Short problem
For the listing that follows, give again exactly the lines from the one with "obj.data.transform(world)" to the one with "return Vector(part_box(node)[1])", including both.

Records supplied
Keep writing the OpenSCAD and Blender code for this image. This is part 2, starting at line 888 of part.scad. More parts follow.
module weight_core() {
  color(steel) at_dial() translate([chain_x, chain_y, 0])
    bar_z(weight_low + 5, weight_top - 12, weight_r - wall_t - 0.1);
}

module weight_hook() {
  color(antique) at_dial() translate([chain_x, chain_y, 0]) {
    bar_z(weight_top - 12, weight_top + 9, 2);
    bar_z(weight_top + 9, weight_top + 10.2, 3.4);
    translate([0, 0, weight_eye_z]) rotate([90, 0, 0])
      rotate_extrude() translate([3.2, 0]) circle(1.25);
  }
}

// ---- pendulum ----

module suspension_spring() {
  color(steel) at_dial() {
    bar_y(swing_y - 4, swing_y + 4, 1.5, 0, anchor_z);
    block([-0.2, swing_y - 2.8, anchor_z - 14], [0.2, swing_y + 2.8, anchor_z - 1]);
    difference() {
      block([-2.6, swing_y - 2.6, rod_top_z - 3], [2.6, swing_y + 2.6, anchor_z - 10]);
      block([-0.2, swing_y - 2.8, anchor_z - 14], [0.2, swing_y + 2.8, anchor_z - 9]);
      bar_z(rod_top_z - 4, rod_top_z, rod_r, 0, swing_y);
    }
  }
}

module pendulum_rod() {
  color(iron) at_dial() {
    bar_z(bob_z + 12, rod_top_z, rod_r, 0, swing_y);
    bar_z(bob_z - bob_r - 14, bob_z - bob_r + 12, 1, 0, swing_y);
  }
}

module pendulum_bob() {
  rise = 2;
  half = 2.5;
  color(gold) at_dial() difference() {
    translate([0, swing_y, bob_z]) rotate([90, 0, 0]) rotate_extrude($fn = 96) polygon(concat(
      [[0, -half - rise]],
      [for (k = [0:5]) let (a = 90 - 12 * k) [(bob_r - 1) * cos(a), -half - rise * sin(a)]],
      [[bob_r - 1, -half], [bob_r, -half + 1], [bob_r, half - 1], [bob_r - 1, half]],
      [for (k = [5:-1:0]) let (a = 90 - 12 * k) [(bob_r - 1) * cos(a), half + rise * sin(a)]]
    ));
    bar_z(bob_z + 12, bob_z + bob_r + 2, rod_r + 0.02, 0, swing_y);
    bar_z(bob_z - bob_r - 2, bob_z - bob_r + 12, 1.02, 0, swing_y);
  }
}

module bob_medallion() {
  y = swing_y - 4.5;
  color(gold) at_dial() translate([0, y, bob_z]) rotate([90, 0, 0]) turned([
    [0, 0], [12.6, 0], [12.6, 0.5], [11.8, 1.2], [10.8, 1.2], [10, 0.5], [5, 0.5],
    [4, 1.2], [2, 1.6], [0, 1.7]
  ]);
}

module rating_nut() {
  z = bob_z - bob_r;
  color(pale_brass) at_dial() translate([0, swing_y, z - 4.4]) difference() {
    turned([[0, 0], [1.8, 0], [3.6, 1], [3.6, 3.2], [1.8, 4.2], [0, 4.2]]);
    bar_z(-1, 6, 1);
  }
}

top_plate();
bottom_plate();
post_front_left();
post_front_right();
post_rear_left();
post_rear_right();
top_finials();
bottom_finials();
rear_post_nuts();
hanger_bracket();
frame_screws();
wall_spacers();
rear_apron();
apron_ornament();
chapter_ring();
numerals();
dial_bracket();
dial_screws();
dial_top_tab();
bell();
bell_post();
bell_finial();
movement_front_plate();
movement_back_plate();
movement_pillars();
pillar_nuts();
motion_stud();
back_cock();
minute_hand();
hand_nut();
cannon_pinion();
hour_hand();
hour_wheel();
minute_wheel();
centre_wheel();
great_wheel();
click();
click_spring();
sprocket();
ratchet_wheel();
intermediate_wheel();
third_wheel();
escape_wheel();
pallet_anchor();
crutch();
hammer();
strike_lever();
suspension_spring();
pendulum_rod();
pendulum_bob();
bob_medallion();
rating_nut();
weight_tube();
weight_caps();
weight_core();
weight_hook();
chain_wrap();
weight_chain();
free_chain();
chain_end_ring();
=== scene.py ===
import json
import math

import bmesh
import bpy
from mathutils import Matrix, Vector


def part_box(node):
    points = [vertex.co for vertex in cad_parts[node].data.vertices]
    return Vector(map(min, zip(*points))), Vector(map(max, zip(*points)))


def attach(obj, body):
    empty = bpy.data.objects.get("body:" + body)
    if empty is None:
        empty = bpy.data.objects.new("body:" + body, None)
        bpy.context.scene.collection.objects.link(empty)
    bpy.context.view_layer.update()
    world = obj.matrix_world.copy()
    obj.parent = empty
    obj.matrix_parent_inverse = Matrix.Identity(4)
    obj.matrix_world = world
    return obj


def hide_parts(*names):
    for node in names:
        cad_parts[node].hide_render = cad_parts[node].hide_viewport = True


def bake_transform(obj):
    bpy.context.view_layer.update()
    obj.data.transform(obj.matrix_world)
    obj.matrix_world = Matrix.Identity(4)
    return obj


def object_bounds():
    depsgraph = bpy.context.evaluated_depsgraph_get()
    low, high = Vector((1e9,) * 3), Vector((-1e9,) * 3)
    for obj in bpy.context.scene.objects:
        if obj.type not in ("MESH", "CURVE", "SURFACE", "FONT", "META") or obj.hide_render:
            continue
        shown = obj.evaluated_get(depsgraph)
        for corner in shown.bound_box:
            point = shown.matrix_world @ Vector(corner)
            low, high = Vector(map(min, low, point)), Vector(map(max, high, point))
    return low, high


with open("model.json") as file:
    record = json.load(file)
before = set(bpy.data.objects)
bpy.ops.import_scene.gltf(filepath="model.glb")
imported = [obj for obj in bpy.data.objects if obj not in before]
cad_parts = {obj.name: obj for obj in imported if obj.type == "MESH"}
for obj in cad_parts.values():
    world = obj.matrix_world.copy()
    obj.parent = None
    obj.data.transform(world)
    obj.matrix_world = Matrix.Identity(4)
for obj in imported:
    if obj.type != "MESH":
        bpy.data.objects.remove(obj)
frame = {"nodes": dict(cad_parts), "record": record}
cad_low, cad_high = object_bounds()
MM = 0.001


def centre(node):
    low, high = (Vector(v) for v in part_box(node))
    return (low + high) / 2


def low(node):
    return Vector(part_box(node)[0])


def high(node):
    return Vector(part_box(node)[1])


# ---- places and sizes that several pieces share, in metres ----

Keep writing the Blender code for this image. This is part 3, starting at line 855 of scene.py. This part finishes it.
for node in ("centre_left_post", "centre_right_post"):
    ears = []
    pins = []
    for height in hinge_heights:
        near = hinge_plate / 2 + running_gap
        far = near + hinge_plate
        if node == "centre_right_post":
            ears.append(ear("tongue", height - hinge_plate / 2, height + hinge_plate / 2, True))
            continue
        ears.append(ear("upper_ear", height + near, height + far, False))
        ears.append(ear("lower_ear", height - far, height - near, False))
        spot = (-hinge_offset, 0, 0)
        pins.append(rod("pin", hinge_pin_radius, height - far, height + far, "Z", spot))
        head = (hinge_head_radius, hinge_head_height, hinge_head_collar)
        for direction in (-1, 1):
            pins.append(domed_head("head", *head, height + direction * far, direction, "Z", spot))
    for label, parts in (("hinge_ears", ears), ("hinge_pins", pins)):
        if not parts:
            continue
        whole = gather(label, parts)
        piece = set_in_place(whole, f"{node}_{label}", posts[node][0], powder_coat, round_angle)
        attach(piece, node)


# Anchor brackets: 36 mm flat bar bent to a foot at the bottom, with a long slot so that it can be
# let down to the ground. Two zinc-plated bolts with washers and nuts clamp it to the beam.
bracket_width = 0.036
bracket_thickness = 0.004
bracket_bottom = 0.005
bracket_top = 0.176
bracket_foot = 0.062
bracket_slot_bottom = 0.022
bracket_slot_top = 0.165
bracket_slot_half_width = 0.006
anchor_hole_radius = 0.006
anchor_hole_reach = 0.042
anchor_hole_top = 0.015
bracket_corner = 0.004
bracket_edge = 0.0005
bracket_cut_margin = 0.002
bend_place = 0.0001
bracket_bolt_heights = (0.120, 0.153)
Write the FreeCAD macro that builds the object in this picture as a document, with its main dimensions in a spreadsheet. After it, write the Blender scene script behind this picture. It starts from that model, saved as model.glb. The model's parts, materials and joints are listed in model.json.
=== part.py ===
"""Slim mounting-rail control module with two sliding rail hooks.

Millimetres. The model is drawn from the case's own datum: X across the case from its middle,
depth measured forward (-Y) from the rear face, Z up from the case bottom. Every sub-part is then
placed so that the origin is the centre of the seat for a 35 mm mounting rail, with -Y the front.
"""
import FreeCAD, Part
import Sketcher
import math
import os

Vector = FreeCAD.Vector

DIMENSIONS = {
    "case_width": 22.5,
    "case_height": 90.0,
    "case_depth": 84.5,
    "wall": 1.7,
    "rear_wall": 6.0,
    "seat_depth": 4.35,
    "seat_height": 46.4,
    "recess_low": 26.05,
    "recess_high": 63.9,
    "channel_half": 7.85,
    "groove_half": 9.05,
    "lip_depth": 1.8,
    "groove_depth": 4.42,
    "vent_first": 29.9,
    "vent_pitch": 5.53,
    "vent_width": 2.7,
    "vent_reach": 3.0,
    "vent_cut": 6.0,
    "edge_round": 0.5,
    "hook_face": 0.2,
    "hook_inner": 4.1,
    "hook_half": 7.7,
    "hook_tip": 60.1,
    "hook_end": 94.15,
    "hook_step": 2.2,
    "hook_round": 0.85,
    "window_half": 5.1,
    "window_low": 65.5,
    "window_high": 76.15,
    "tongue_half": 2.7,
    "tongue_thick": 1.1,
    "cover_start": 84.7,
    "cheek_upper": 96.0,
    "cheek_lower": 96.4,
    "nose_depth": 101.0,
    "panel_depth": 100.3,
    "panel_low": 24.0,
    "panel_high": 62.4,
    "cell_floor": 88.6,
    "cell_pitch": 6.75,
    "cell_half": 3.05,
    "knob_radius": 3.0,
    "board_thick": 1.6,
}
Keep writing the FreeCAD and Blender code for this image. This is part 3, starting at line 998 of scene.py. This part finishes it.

Response to the exercise
    obj.data.transform(world)
    obj.matrix_world = Matrix.Identity(4)
for obj in imported:
    if obj.type != "MESH":
        bpy.data.objects.remove(obj)
frame = {"nodes": dict(cad_parts), "record": record}
cad_low, cad_high = object_bounds()
MM = 0.001


def centre(node):
    low, high = (Vector(v) for v in part_box(node))
    return (low + high) / 2


def low(node):
    return Vector(part_box(node)[0])


def high(node):
    return Vector(part_box(node)[1])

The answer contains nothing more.